The idea is to limit the nullmove when there is a zugswang that matters.
In other words, there are zugswangs where it does not matter if I move or not.
The example that you give could be one as pointed out by R. Gibert. If you move
you lose because you are zugswang if you don't I win anyway advancing one of the
pawns. Let me give an example trying to keep the spirit of your criticism
so I can illustrate the idea:

[D]2k5/1p6/1K5p/2p4P/2P5/1P2b3/8/4B3 w - - 0 1

White plays Bg3 and Black is zugswang. Black king can move without losing a pawn
and Bishop can move defending c5 and at the same time avoiding Bf4.
This is not a mutual zugswang, because if white is on the move still win wasting
another tempo with Bh2 thanks to the slider.
I think that is relevant for nullmove.

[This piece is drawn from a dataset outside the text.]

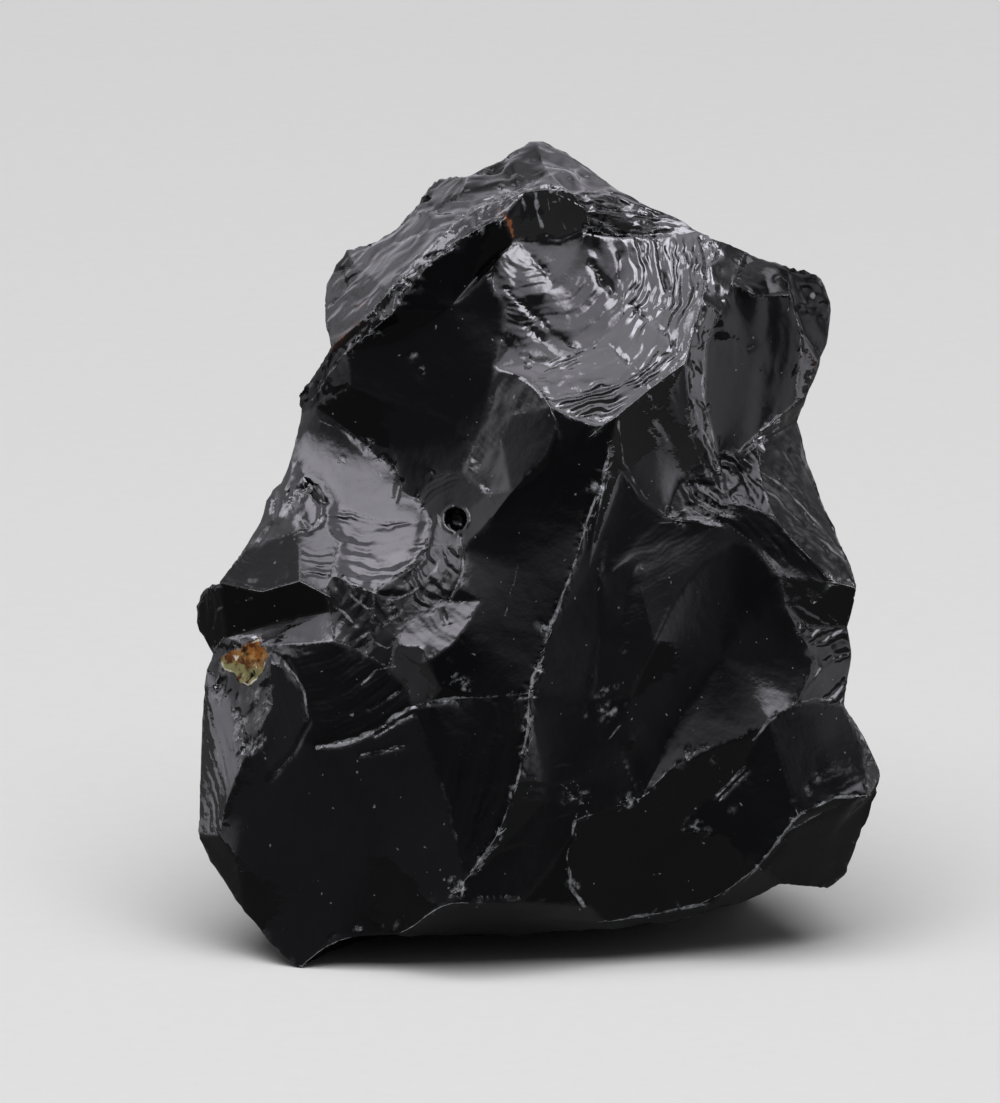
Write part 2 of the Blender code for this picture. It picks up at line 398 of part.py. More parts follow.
def glass():
    material = bpy.data.materials.new("volcanicGlass")
    material.use_nodes = True
    shader = material.node_tree.nodes["Principled BSDF"]
    shader.inputs["Base Color"].default_value = GLASS_COLOUR
    shader.inputs["Roughness"].default_value = GLASS_ROUGHNESS
    shader.inputs["Metallic"].default_value = 0.0
    material.diffuse_color = GLASS_COLOUR
    return material


def centre_over_origin(stone):
    """Brings the middle of the stone's footprint to the origin, with its foot at Z = 0."""
    bpy.context.view_layer.update()
    evaluated = stone.evaluated_get(bpy.context.evaluated_depsgraph_get())
    corners = np.array([vertex.co for vertex in evaluated.data.vertices])
    low = corners.min(axis=0)
    high = corners.max(axis=0)
    stone.location = (-(low[0] + high[0]) / 2, -(low[1] + high[1]) / 2, -low[2])


def make_stone():
    bm = build_cage(place_points())
    mesh = bpy.data.meshes.new("crystal")
    bm.to_mesh(mesh)
    bm.free()
    mesh.materials.append(glass())
    mesh.shade_smooth()
    mesh.set_sharp_from_angle(angle=SHARP_RIDGE)
    stone = bpy.data.objects.new("crystal", mesh)
    bpy.context.scene.collection.objects.link(stone)
    rounding = stone.modifiers.new("rounding", "SUBSURF")
    rounding.levels = ROUNDING
    rounding.render_levels = ROUNDING
    centre_over_origin(stone)
    return stone


clear_scene()
make_stone()
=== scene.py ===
import math
import random

import bpy
import numpy as np
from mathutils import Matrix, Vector


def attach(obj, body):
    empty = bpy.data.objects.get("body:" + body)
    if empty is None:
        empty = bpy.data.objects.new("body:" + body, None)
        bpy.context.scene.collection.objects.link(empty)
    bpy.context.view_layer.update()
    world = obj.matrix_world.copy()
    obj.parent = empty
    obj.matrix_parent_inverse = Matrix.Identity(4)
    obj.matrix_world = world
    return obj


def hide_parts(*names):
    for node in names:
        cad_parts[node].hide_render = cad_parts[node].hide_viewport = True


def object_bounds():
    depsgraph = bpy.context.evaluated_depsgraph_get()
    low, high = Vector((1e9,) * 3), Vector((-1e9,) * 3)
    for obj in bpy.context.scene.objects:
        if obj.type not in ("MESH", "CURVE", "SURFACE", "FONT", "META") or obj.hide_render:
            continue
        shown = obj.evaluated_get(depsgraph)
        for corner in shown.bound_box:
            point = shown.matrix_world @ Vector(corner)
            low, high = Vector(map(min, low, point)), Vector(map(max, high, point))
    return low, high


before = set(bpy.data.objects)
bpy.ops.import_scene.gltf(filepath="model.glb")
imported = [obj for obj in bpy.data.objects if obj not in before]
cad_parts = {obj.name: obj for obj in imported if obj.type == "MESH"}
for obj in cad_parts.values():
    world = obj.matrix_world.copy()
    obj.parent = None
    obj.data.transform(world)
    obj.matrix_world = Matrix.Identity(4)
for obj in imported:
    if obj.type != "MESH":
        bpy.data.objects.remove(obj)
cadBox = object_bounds()
mm = 0.001

# The worn front leans back, so marks on it are placed square on to it: across and up in mm.
# The tip of the stone is near (-12, 0) and its peak near (0, 41).
frontFace = {
    "lean": math.radians(13.0),
    "shift": np.array([0.1, -15.69, 0.885]),
}
sine = math.sin(frontFace["lean"])
cosine = math.cos(frontFace["lean"])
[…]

For instance, nullmove won't fail high
since "passing" gives no extra advantage to black, just keep the material.. so
score won't be >= beta. Besides, in the nullmove line white plays again Bh2 and
black still loses.
What I think it is terrible is the mutual zugswangs because they always fail
high. So, the idea is that if both sides have at least, say, a bishop, Q or R,
mutual zugswangs are mode difficult (not impossible of course).
That's where I draw the line.

How do you limit your nullmove? you said a rook. One of the sides?